Synthesis of Stabilizing Recurrent Equilibrium Network Controllers
Neelay Junnarkar, He Yin, Fangda Gu, Murat Arcak, Peter Seiler
TL;DR
This work addresses stabilizing partially observed dynamical systems with sector-bounded nonlinearities while optimizing arbitrary reward structures. It introduces a recurrent equilibrium network (REN)–based controller, derives a Lyapunov condition, and develops a convex inner-approximation via loop transformation and LMIs to certify stability; a projection step enables gradient-based RL to synthesize controllers without sacrificing stability. The method extends from linear plants to nonlinear sector-bound components, using a two-stage projection when needed, and yields a practical synthesis workflow with exponential stability guarantees. Demonstrations on an inverted pendulum and a neural-network plant model show that the REN controller can achieve stable, high-performance control with smaller models than comparable RNN-based methods, including cases where the plant is NN-modeled.
Abstract
We propose a parameterization of a nonlinear dynamic controller based on the recurrent equilibrium network, a generalization of the recurrent neural network.
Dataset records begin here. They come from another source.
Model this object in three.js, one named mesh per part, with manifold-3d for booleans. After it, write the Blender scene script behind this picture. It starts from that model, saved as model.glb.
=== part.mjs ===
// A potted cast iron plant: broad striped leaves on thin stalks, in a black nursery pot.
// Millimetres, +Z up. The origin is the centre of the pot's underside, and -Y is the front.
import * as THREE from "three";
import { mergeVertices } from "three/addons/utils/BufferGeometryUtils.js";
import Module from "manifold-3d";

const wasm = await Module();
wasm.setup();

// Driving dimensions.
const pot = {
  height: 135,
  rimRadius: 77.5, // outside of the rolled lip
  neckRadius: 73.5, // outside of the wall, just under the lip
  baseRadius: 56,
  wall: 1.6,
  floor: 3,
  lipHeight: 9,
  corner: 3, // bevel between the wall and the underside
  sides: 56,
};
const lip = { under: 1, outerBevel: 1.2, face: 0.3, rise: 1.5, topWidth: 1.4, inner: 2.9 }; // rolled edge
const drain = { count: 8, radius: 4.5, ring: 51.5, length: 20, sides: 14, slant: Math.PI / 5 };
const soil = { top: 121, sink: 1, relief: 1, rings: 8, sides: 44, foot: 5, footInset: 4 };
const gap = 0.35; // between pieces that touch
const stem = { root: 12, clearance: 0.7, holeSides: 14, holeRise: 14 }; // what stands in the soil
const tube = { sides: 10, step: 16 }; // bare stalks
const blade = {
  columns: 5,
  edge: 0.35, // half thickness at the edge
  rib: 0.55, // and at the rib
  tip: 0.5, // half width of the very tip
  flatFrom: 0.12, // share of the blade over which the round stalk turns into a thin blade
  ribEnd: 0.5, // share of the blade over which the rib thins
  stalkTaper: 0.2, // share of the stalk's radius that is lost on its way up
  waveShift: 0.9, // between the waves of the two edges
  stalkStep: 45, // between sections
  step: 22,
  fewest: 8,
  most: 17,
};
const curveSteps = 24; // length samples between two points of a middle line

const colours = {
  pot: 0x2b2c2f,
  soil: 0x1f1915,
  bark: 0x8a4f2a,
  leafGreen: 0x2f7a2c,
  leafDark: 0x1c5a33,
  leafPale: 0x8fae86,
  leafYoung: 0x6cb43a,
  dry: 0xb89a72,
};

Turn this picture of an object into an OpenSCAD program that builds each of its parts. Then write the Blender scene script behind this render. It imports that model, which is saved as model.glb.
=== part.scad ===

We derive constraints on the parameterization under which the controller guarantees exponential stability of a partially observed dynamical system with sector bounded nonlinearities. Finally, we present a method to synthesize this controller using projected policy gradient methods to maximize a reward function with arbitrary structure. The projection step involves the solution of convex optimization problems. We demonstrate the proposed method with simulated examples of controlling nonlinear plants, including plants modeled with neural networks.